Problem requirements:
Using the listing below, please gather every line containing the word "Blender".

Listed records:
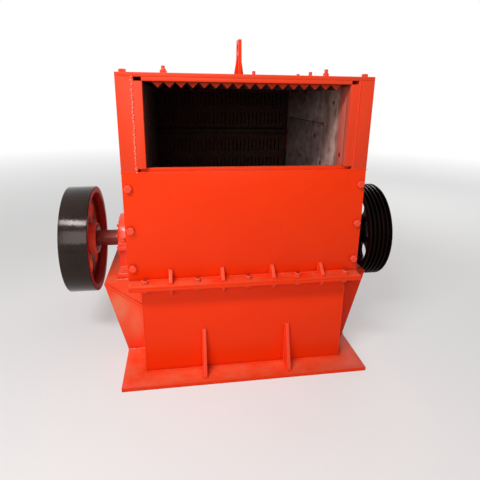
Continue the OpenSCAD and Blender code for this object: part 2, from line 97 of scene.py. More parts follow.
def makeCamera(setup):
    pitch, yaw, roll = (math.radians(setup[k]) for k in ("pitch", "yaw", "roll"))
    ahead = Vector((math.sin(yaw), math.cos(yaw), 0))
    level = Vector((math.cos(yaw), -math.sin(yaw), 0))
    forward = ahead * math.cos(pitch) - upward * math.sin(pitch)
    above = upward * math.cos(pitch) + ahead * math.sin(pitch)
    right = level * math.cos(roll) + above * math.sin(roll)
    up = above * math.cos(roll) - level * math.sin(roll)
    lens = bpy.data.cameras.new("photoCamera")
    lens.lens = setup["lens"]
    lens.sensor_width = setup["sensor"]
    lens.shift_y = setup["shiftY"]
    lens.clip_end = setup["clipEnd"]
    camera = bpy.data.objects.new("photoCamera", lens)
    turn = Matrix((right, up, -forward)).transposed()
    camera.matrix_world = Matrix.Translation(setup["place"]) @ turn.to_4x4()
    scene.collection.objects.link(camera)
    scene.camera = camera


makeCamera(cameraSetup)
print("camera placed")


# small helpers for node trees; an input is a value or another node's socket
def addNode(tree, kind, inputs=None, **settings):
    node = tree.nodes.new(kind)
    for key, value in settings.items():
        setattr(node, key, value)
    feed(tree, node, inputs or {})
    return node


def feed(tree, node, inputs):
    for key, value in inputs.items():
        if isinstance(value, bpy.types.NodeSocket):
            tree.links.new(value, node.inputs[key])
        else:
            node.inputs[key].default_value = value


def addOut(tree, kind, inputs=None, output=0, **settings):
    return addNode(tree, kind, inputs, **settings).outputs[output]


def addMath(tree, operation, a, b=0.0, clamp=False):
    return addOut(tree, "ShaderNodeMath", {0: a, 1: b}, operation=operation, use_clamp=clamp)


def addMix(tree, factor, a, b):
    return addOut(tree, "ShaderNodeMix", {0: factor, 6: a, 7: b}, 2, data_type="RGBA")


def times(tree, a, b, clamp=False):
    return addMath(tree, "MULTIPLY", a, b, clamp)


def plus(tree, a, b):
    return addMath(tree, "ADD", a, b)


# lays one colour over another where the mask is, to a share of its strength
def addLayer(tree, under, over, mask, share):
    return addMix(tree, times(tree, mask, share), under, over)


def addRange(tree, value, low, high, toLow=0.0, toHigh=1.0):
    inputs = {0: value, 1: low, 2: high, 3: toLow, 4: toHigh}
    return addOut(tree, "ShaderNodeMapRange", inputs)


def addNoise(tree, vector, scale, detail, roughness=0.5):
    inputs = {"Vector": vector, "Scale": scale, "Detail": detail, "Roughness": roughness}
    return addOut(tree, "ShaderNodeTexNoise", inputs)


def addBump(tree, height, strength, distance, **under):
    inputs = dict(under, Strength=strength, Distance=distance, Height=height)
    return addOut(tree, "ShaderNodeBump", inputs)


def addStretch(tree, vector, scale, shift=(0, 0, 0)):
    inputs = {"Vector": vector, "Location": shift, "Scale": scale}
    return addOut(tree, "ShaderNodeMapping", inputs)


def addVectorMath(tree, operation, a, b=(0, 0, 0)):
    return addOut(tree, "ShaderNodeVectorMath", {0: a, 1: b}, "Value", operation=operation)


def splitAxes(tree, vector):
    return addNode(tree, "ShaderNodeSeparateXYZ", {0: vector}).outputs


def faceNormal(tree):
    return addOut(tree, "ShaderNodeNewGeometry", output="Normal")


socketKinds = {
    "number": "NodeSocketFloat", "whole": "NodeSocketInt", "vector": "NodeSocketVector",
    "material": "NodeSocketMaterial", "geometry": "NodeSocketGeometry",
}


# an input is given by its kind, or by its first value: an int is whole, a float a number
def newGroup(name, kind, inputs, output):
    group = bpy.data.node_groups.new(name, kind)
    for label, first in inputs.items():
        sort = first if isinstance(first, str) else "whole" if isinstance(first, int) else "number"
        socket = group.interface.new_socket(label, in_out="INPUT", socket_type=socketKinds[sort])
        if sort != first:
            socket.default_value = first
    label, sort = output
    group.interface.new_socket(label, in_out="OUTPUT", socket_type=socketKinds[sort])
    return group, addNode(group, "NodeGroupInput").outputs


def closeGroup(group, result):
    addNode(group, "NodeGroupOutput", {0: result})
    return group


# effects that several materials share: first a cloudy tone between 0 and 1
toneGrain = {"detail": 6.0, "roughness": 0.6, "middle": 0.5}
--
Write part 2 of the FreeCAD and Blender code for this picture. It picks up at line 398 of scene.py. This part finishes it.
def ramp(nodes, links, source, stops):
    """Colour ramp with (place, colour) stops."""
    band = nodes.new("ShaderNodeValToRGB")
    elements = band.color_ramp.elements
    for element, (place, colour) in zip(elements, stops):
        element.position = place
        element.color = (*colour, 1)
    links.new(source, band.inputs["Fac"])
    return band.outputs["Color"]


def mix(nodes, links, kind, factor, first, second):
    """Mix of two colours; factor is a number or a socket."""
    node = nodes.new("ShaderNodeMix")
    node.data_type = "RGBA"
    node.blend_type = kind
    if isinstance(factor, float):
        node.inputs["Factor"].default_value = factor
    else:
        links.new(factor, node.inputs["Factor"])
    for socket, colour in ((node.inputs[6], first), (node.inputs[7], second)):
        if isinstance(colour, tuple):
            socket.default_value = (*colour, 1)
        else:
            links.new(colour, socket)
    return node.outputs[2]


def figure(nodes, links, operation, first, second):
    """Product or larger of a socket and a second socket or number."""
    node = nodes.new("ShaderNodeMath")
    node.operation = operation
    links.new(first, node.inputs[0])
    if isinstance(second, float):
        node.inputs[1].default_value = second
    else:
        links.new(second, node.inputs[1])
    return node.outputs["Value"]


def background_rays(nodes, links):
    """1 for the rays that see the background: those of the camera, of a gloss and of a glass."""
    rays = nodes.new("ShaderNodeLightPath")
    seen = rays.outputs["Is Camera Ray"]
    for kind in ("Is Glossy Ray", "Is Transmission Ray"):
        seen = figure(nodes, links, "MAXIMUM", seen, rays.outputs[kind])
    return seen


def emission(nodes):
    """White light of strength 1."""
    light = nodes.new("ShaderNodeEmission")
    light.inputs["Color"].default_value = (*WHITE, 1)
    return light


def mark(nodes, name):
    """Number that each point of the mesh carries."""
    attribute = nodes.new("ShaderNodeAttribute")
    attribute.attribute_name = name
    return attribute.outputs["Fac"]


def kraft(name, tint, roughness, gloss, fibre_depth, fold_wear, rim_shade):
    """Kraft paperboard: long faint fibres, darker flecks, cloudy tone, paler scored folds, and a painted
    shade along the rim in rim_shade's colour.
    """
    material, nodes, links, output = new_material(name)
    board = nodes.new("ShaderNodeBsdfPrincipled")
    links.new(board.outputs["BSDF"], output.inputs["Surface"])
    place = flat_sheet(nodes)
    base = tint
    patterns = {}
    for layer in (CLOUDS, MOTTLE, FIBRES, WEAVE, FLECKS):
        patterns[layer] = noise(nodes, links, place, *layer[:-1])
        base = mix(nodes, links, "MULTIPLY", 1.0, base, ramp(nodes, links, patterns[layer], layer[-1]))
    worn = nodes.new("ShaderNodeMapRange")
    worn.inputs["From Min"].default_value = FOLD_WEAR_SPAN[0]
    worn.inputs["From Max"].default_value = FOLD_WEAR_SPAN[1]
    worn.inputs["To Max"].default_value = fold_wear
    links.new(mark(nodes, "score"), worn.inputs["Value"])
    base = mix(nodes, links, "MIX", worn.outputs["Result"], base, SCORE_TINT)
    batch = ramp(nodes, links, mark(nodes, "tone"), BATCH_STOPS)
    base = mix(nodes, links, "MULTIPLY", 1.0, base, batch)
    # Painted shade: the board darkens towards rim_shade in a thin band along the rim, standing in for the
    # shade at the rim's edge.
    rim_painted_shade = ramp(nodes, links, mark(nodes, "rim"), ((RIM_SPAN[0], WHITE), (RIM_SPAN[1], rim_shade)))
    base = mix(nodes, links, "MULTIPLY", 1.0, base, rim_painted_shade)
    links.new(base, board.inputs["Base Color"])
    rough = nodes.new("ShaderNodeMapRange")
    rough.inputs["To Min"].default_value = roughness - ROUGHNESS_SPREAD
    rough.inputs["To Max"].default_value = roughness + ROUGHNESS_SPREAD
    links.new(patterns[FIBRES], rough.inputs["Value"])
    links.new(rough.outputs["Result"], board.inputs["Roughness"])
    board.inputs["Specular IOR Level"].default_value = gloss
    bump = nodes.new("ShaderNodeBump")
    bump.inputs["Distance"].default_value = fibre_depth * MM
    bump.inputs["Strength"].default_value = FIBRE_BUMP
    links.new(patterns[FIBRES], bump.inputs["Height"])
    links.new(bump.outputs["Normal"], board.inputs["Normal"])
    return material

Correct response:
Continue the OpenSCAD and Blender code for this object: part 2, from line 97 of scene.py. More parts follow.
Write part 2 of the FreeCAD and Blender code for this picture. It picks up at line 398 of scene.py. This part finishes it.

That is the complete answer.